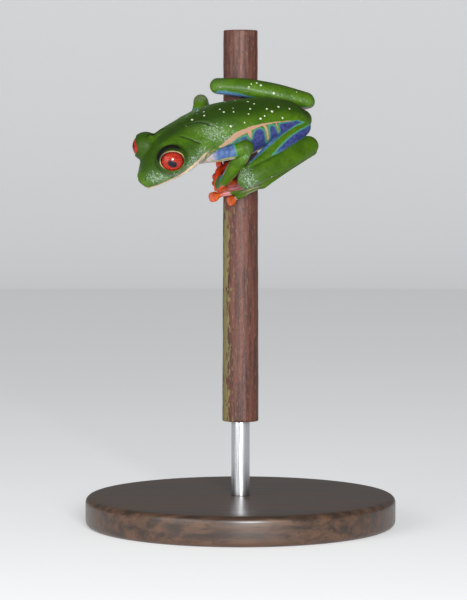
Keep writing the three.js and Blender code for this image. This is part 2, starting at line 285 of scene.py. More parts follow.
# Each limb's joints, and its rows: share of its length, half its width and half its thickness.
LIMBS = {
    "upper_arm": (
        "shoulder", "elbow", [(0, 2.4, 2.4), (0.33, 2.15, 2.15), (0.67, 1.9, 1.9), (1, 1.8, 1.8)],
    ),
    "forearm": ("elbow", "wrist", [(0, 2.0, 1.8), (0.3, 2.3, 1.9), (0.65, 1.9, 1.6), (1, 1.4, 1.1)]),
    "hand": ("wrist", "knuckles", [(0.2, 1.6, 1.0), (0.6, 2.1, 0.9), (1, 2.1, 0.8)]),
    "thigh": ("hip", "knee", [(0, 3.0, 2.8), (0.33, 2.65, 2.5), (0.67, 2.6, 2.3), (1, 2.4, 2.0)]),
    "shank": ("shin", "heel", [(0, 2.4, 2.1), (0.28, 2.85, 2.4), (0.65, 3.3, 2.2), (1, 2.6, 2.0)]),
    "tarsus": ("hock", "ankle", [(0, 1.9, 1.7), (0.3, 1.7, 1.4), (0.7, 1.6, 1.3), (1, 1.7, 1.2)]),
    "foot": ("ankle", "sole", [(0.1, 1.4, 1.1), (0.6, 1.7, 0.9), (1, 2.0, 0.8)]),
}
# The direction of each limb's back on the left side and on the right, and how far its middle bows out.
LEG_BACK = [(0.15, -0.75, 0.64), (0, -0.4, 0.92)]
BACKS = {
    "forearm": [(-0.6, -0.75, 0.2), (-0.8, -0.55, 0.1)],
    "hand": [(-1, 0, 0.1), (-0.8, -0.6, 0)],
    "tarsus": [(0.3, -0.9, 0.3), (0.4, 0.4, 0.8)],
    "foot": [(0, -1, 0), (1, 0.8, 0)],
}
STRAIGHT = [(0, 0, 0), (0, 0, 0)]
BOWS = {
    "upper_arm": [(0, -0.8, -1.0), (0.4, 0.3, 0.3)],
    "forearm": [(0.3, -0.5, 0), (0, 0, 0)],
    "thigh": [(0.5, -0.6, 0.3), (0, 0.3, 2.0)],
    "shank": [(0, -1.3, 0.2), (0, -0.4, 0.8)],
}
# Half widths of a digit at its root, before its disc and at the disc.
DIGIT_SIZES = {"finger": (0.75, 0.62, 1.35), "toe": (0.8, 0.65, 1.4)}
# The joints of each digit, its disc last: x, y, z, or an angle and a height on the stem.
DIGITS = {
    "finger_left": [
        [(-6.0, -12.2, 94.0), (-6.0, -8.6, 95.9), (42, 97.3)],
        [(-6.3, -12.0, 93.0), (-6.9, -8.0, 94.4), (75, 95.4)],
        [(-6.4, -11.8, 92.1), (-7.0, -7.4, 92.6), (104, 93.2)],
        [(-6.2, -12.0, 91.1), (-6.4, -7.4, 91.0), (80, 90.6)],
    ],
    "finger_right": [
        [(-5.2, -4.8, 100.6), on_stem(28, 101.4, 1), (5, 102.2)],
        [(-5.8, -4.4, 99.4), (-5.9, -3.6, 97.6)],
        [(-6.3, -3.2, 99.4), on_stem(88, 98.0, 1), (120, 97.0), (150, 96.4)],
        [(-6.5, -2.8, 100.8), on_stem(92, 101.2, 1), (125, 101.8)],
    ],
    "toe_left": [
        [(1.0, -7.0, 91.9), (-0.6, -6.5, 92.0)],
        [(0.2, -6.9, 91.8), (-2.4, -6.3, 92.2)],
        [(-0.2, -6.7, 91.4), (-3.0, -6.3, 91.0), (-5.0, -5.9, 90.8)],
        [(-0.2, -6.7, 90.5), (-4.0, -6.9, 89.8), (-7.3, -6.2, 88.9)],
        [(0.8, -6.7, 89.7), (-1.2, -6.1, 88.7), (28, 87.9)],
    ],
    "toe_right": [
        [(-140, 112.6), (-160, 113.9)],
        [(-146, 111.6), (-172, 112.3), (-195, 112.6)],
        [(-148, 110.6), (-180, 110.5), (-210, 110.3)],
        [(-146, 109.6), (-180, 108.7), (-215, 107.8), (-235, 107.3)],
        [(-138, 108.6), (-154, 106.9), (-168, 105.2)],
    ],
}


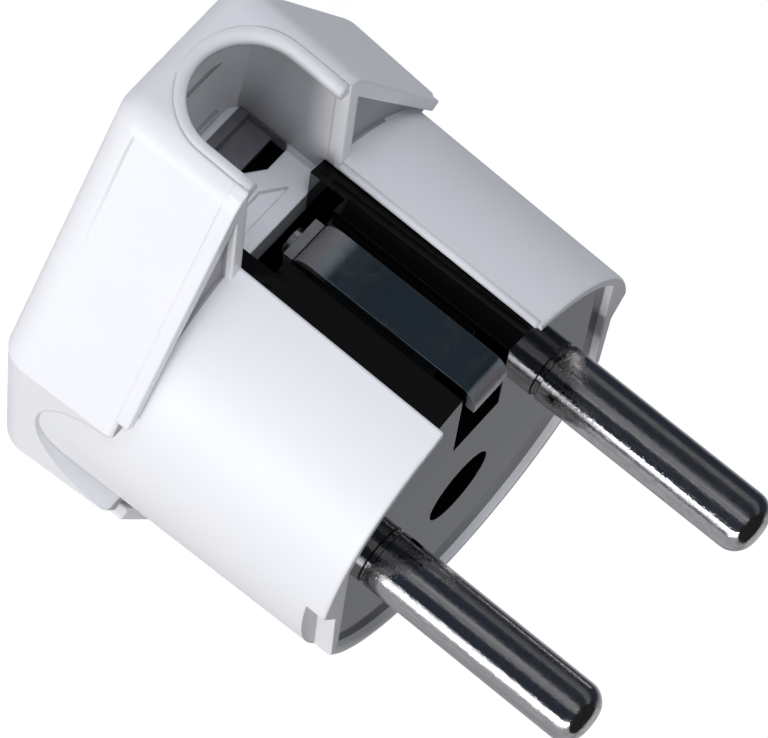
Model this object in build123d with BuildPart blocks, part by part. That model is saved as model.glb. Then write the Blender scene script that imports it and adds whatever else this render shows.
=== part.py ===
from build123d import *
import os

# Earthed two-pin plug adapter with a three-hole outlet in its rear face
# X runs from the line pin to the neutral pin, Y towards the upper earth strip and Z along the pins
# The origin is the middle of the rear face, on which the adapter stands with its pins up

# Plug pins
pin_diameter = 4.8
pin_length = 19.0
pin_pitch = 19.0
pin_tip_round = 1.7
pin_collar_diameter = 6.4
pin_collar_height = 1.5
pin_tail_diameter = 3.0
pin_rivet_diameter = 4.0
pin_rivet_height = 0.5
pin_neck_diameter = 4.4
pin_neck_gap = 0.25

# Heights above the rear face
face_height = 29.0
rim_proud = 0.6
head_height = 10.6
cover_thickness = 2.4
floor_bottom = 6.7
floor_top = 8.7
carrier_bottom = 10.0

# Round tapered body
body_front_radius = 17.05
body_rear_radius = 17.7
body_start = 2.4
front_edge_round = 0.3

# Elongated hexagon of the head, half sizes at its front and rear edges
head_front_side = (17.7, 7.0)
head_front_end = (6.0, 29.3)
head_rear_side = (18.2, 7.4)
head_rear_end = (6.2, 29.8)
head_side_round = 2.8
head_end_round = 2.8
head_rear_round = 2.6
head_front_round = 0.5

# Slots for the earth strips and the notches that they end in
slot_width = 10.6
notch_bottom = 1.8
notch_inner_ys = {"top": 12.2, "bottom": 13.4}
notch_tops = {"top": 40.0, "bottom": 26.4}
notch_inner_round = 0.8
notch_outer_round = 5.2
ledge_ys = (15.0, 23.0)
ledge_half_x = 3.2
ledge_height = 0.3
ledge_thickness = 0.5

# Cross web between the slot and the notch, cranked towards the rear in its middle
crank_depth = 1.3
crank_inner_x = 1.6
crank_outer_x = 3.3
crank_step = 0.4
web_rib_ys = (10.8, 9.7)
web_rib_half_x = 2.7
web_rib_height = 0.7
web_rib_thickness = 0.45

# Scoops in the sides of the head, where the round body runs into them
scoop_half_y = 6.8
scoop_length = 6.6
scoop_inner_x = 14.5

# Guide recesses at the front of both sides, each ended by a slanted wall
guide_length = 1.6
guide_wall_outer = (16.9, 3.0)
guide_wall_inner = (15.35, 0.2)
guide_floor_end = (15.1, -8.4)

# Black pin carrier
carrier_radius = 16.2
carrier_half_x = 14.4
fit = 0.05
groove_width = 5.0
groove_floor_y = 14.9
recess_floor_y = 6.7
recess_depth = 3.0

# Fixing screw and nut
screw_x = -0.8
screw_y = -2.9
screw_hole_diameter = 6.3
screw_seat_height = 23.0
screw_head_diameter = 5.5
screw_head_height = 2.1
screw_diameter = 3.0
screw_drive_width = 0.9
screw_drive_depth = 1.2
screw_end_height = 3.0
nut_across_flats = 5.4
nut_thickness = 2.2
nut_top = 5.0

# Earth strips, bridge and rivets
strip_width = 3.5
strip_thickness = 0.8
strip_top_y = 15.75
strip_front_proud = 0.6
strip_lip_y = 13.4
strip_leg_y = 11.9
strip_rear_height = 13.1
strip_front_bend = 1.0
strip_rear_bend = 1.3
strip_end_gap = 0.3
bridge_thickness = 0.8
bridge_half_y = 14.6
bridge_boss_width = 7.4
rivet_y = 13.0
rivet_diameter = 1.6
rivet_head_diameter = 2.2
rivet_head_height = 0.6

# Outlet: two flat slots and a round earth hole
blade_pitch = 12.7
blade_thickness = 1.5
blade_y = 3.0
blade_slot_width = 2.2
line_slot_length = 6.9
neutral_slot_length = 8.4
earth_hole_drop = 11.9
earth_hole_diameter = 5.6
earth_sleeve_bore = 4.7
earth_sleeve_wall = 0.45
earth_sleeve_top = 19.2
earth_sleeve_slit = 0.7
earth_sleeve_slit_length = 9.0

# Blade contacts
leaf_thickness = 0.5
leaf_width = 4.8
leaf_bottom = 4.2
leaf_pinch_height = 8.0
leaf_pinch = 0.3
leaf_flare = 0.35
base_top = 19.6
base_thickness = 0.6
base_margin = 2.4
base_low_y = -2.2

# Contact holder and rear cover
plate_side = (14.2, 6.0)
plate_end = (10.2, 13.4)
plate_round = 1.5
holder_margin = 0.2
holder_high_y = 9.4
holder_low_y = -12.4
pocket_half_x = 5.3
pocket_floor = 3.2
post_diameter = 3.6
post_offset = 0.8
cover_screw_x = 10.8
cover_screw_y = -5.5
cover_screw_diameter = 2.0
cover_screw_head = 3.8
cover_screw_length = 6.2
cover_screw_drive = 0.6
entry_chamfer = 0.4

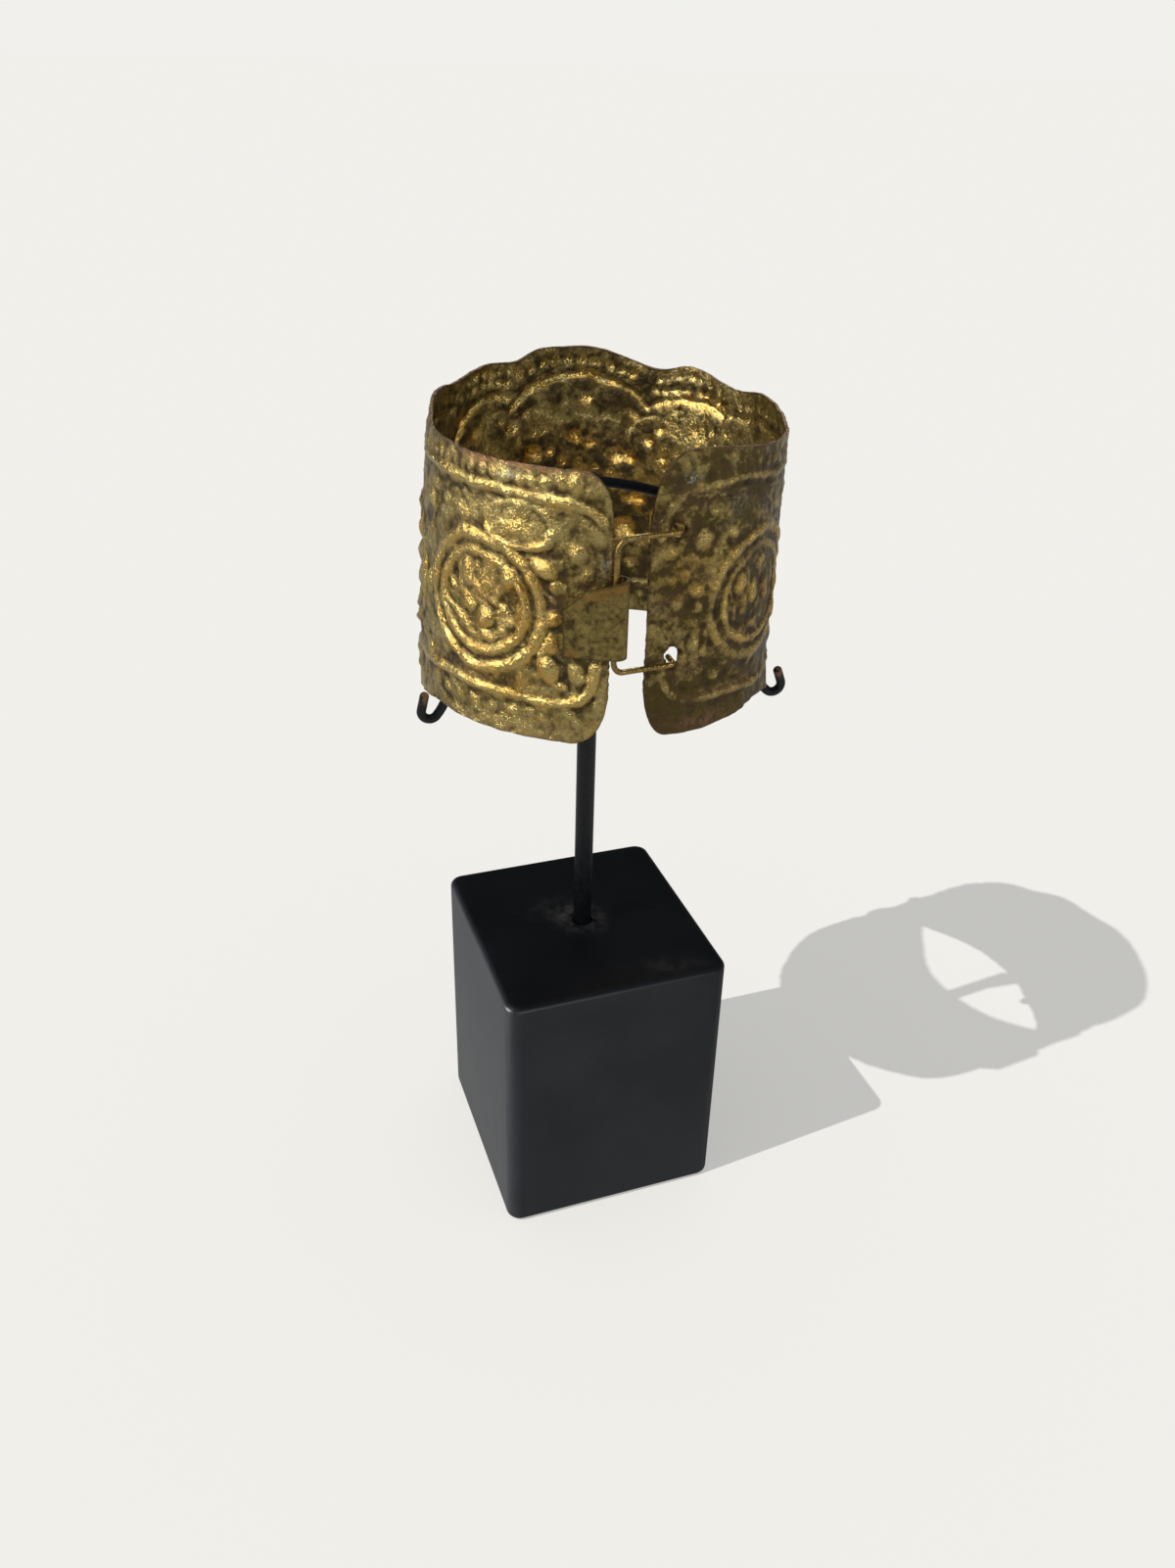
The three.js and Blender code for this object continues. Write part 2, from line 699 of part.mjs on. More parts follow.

^^^^^^^^^^^^^^^^

Look through the entries above and report the number of lines that contain "code". Write only the number.

Response
2